====== Data shown ======

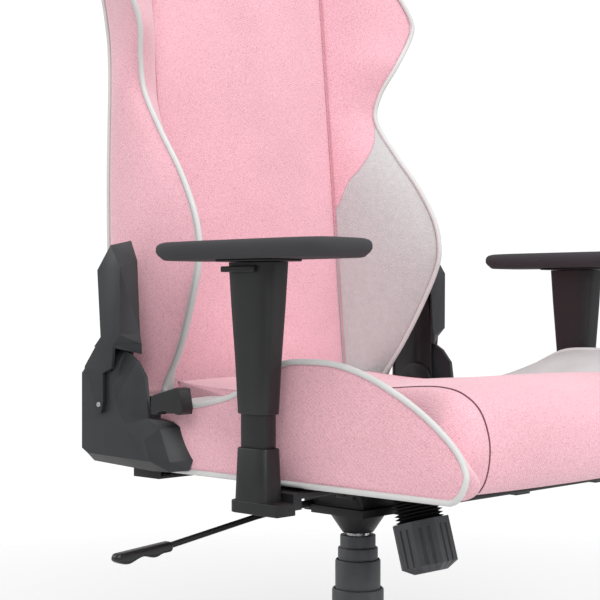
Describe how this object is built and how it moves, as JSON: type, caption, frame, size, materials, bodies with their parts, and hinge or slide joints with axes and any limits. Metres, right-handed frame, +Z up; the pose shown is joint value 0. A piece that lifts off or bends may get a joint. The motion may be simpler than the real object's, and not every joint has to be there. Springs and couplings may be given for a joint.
{
  "type": "gaming chair",
  "caption": "Racing-style office chair with winged backrest, bucket seat, adjustable armrests, recline hinges, tilt mechanism and gas lift on a five-leg caster base",
  "frame": {"origin": "on the floor under the gas lift, which is the centre of the bounding box's bottom face", "axes": "+Z up, the chair faces -Y, +X is the sitter's left"},
  "size_m": [0.7096, 0.7275, 1.301],
  "materials": {
    "fabric_pink": "woven matte upholstery",
    "plastic_dark": "fine grained matte",
    "plastic_gloss": "satin gloss",
    "steel_black": "black powder coat",
    "steel_bright": "bright",
    "rubber_black": "matte",
    "pad_rubber": "soft matte",
    "caster_tread": "smooth"
  },
  "bodies": {
    "base": {"base_star": "plastic_dark", "column_tube": "steel_black", "cover_lower": "plastic_dark"},
    "cover_middle": {"cover_middle": "plastic_dark"},
    "lift": {"lift_piston": "steel_bright", "cover_upper": "plastic_dark"},
    "mechanism": {"mechanism_housing": "steel_black", "tilt_pin": "steel_bright", "tension_bellows": "rubber_black"},
    "tension_knob": {"tension_knob": "plastic_dark"},
    "tension_bolt": {"tension_bolt": "steel_bright"},
    "lever_pivot": {"lever_pivot": "steel_black"},
    "height_lever": {"height_lever": "steel_black", "lever_grip": "plastic_gloss"},
    "seat": {"mechanism_plate": "steel_black", "seat_pan": "steel_black", "seat_cushion": "fabric_pink", "seat_bolster_right": "fabric_pink", "hinge_cover_lower_right": "plastic_dark", "recline_plate_lower_right": "steel_black", "arm_bracket_right": "steel_black", "arm_lower_sleeve_right": "plastic_dark", "seat_bolster_left": "fabric_pink", "hinge_cover_lower_left": "plastic_dark", "recline_plate_lower_left": "steel_black", "arm_bracket_left": "steel_black", "arm_lower_sleeve_left": "plastic_dark"},
    "backrest": {"back_frame": "steel_black", "back_cushion": "fabric_pink", "back_shell": "fabric_pink", "back_wing_right": "fabric_pink", "belt_trim_right": "plastic_dark", "hinge_cover_upper_right": "plastic_dark", "recline_plate_upper_right": "steel_black", "back_wing_left": "fabric_pink", "belt_trim_left": "plastic_dark", "hinge_cover_upper_left": "plastic_dark", "recline_plate_upper_left": "steel_black"},
    "recline_control": {"recline_shaft": "steel_bright", "recline_lever": "plastic_dark"},
    "caster_1": {"caster_hood_1": "plastic_dark"},
    "wheels_1": {"caster_wheels_1": "caster_tread"},
    "caster_2": {"caster_hood_2": "plastic_dark"},
    "wheels_2": {"caster_wheels_2": "caster_tread"},
    "caster_3": {"caster_hood_3": "plastic_dark"},
    "wheels_3": {"caster_wheels_3": "caster_tread"},
    "caster_4": {"caster_hood_4": "plastic_dark"},
    "wheels_4": {"caster_wheels_4": "caster_tread"},
    "caster_5": {"caster_hood_5": "plastic_dark"},
    "wheels_5": {"caster_wheels_5": "caster_tread"},
    "arm_right": {"arm_post_right": "plastic_dark", "arm_upper_sleeve_right": "plastic_dark"},
    "pad_carriage_right": {"pad_plate_right": "plastic_dark"},
    "pad_right": {"arm_pad_right": "pad_rubber"},
    "trigger_right": {"arm_trigger_right": "plastic_dark"},
    "arm_left": {"arm_post_left": "plastic_dark", "arm_upper_sleeve_left": "plastic_dark"},
    "pad_carriage_left": {"pad_plate_left": "plastic_dark"},
    "pad_left": {"arm_pad_left": "pad_rubber"},
    "trigger_left": {"arm_trigger_left": "plastic_dark"}
  },
  "joints": [
    {"name": "caster_swivel_1", "type": "hinge", "parent": "base", "child": "caster_1", "pos_m": [0, 0.311, 0.08], "axis": [0, 0, 1], "continuous": true},
    {"name": "caster_roll_1", "type": "hinge", "parent": "caster_1", "child": "wheels_1", "pos_m": [0, 0.332, 0.03], "axis": [-1, 0, 0], "continuous": true},
    {"name": "caster_swivel_2", "type": "hinge", "parent": "base", "child": "caster_2", "pos_m": [-0.29578, 0.0961, 0.08], "axis": [0, 0, 1], "continuous": true},
    {"name": "caster_roll_2", "type": "hinge", "parent": "caster_2", "child": "wheels_2", "pos_m": [-0.31575, 0.10259, 0.03], "axis": [-0.309, -0.9511, 0], "continuous": true},
    {"name": "caster_swivel_3", "type": "hinge", "parent": "base", "child": "caster_3", "pos_m": [-0.1828, -0.2516, 0.08], "axis": [0, 0, 1], "continuous": true},
    {"name": "caster_roll_3", "type": "hinge", "parent": "caster_3", "child": "wheels_3", "pos_m": [-0.19515, -0.26859, 0.03], "axis": [0.809, -0.5878, 0], "continuous": true},
    {"name": "caster_swivel_4", "type": "hinge", "parent": "base", "child": "caster_4", "pos_m": [0.1828, -0.2516, 0.08], "axis": [0, 0, 1], "continuous": true},
    {"name": "caster_roll_4", "type": "hinge", "parent": "caster_4", "child": "wheels_4", "pos_m": [0.19515, -0.26859, 0.03], "axis": [0.809, 0.5878, 0], "continuous": true},
    {"name": "caster_swivel_5", "type": "hinge", "parent": "base", "child": "caster_5", "pos_m": [0.29578, 0.0961, 0.08], "axis": [0, 0, 1], "continuous": true},
    {"name": "caster_roll_5", "type": "hinge", "parent": "caster_5", "child": "wheels_5", "pos_m": [0.31575, 0.10259, 0.03], "axis": [-0.309, 0.9511, 0], "continuous": true},
    {"name": "seat_lift", "type": "slide", "parent": "base", "child": "lift", "axis": [0, 0, 1], "range_m": [0, 0.08]},
    {"name": "cover_follow", "type": "slide", "parent": "base", "child": "cover_middle", "axis": [0, 0, 1], "range_m": [0, 0.055]},
    {"name": "seat_swivel", "type": "hinge", "parent": "lift", "child": "mechanism", "pos_m": [0, 0, 0.33], "axis": [0, 0, 1], "continuous": true},
    {"name": "seat_tilt", "type": "hinge", "parent": "mechanism", "child": "seat", "pos_m": [0, -0.035, 0.372], "axis": [-1, 0, 0], "range_deg": [0, 15], "stiffness_Nm_per_rad": 90, "springref_deg": -25.78},
    {"name": "tension_turn", "type": "hinge", "parent": "mechanism", "child": "tension_knob", "pos_m": [0, -0.088, 0.3715], "axis": [0, 0.2756, 0.9613], "range_deg": [0, 1800]},
    {"name": "tension_advance", "type": "slide", "parent": "mechanism", "child": "tension_bolt", "axis": [0, 0.2756, 0.9613], "range_m": [0, 0.0076]},
    {"name": "tilt_lock_pull", "type": "slide", "parent": "mechanism", "child": "lever_pivot", "axis": [-1, 0, 0], "range_m": [0, 0.008]},
    {"name": "height_release", "type": "hinge", "parent": "lever_pivot", "child": "height_lever", "pos_m": [-0.061, 0.04, 0.348], "axis": [0, 1, 0], "range_deg": [0, 8], "stiffness_Nm_per_rad": 2, "springref_deg": -8.59},
    {"name": "recline", "type": "hinge", "parent": "seat", "child": "backrest", "pos_m": [0, 0.128, 0.477], "axis": [-1, 0, 0], "range_deg": [0, 45]},
    {"name": "recline_release", "type": "hinge", "parent": "seat", "child": "recline_control", "pos_m": [0, 0.128, 0.477], "axis": [-1, 0, 0], "range_deg": [0, 25], "stiffness_Nm_per_rad": 1.5, "springref_deg": -20.05},
    {"name": "arm_height_right", "type": "slide", "parent": "seat", "child": "arm_right", "axis": [0, 0, 1], "range_m": [-0.025, 0.035]},
    {"name": "arm_trigger_press_right", "type": "slide", "parent": "arm_right", "child": "trigger_right", "axis": [0, 0, 1], "range_m": [0, 0.003], "stiffness_N_per_m": 700, "springref_m": -0.002},
    {"name": "pad_fore_aft_right", "type": "slide", "parent": "arm_right", "child": "pad_carriage_right", "axis": [0, -1, 0], "range_m": [-0.025, 0.025]},
    {"name": "pad_swivel_right", "type": "hinge", "parent": "pad_carriage_right", "child": "pad_right", "pos_m": [-0.287, -0.122, 0.638], "axis": [0, 0, 1], "range_deg": [-25, 25]},
    {"name": "arm_height_left", "type": "slide", "parent": "seat", "child": "arm_left", "axis": [0, 0, 1], "range_m": [-0.025, 0.035]},
    {"name": "arm_trigger_press_left", "type": "slide", "parent": "arm_left", "child": "trigger_left", "axis": [0, 0, 1], "range_m": [0, 0.003], "stiffness_N_per_m": 700, "springref_m": -0.002},
    {"name": "pad_fore_aft_left", "type": "slide", "parent": "arm_left", "child": "pad_carriage_left", "axis": [0, -1, 0], "range_m": [-0.025, 0.025]},
    {"name": "pad_swivel_left", "type": "hinge", "parent": "pad_carriage_left", "child": "pad_left", "pos_m": [0.287, -0.122, 0.638], "axis": [0, 0, 1], "range_deg": [-25, 25]}
  ],
  "couplings": [
    {"joint": "cover_follow", "follows": "seat_lift", "ratio": 0.65},
    {"joint": "tension_advance", "follows": "tension_turn", "m_per_rad": 0.00023873}
  ]
}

======

→ **Stated exercise**:
Locate all lines in the listing above with the word "materials". Copy them.

→ **Final result**:
Describe how this object is built and how it moves, as JSON: type, caption, frame, size, materials, bodies with their parts, and hinge or slide joints with axes and any limits. Metres, right-handed frame, +Z up; the pose shown is joint value 0. A piece that lifts off or bends may get a joint. The motion may be simpler than the real object's, and not every joint has to be there. Springs and couplings may be given for a joint.
  "materials": {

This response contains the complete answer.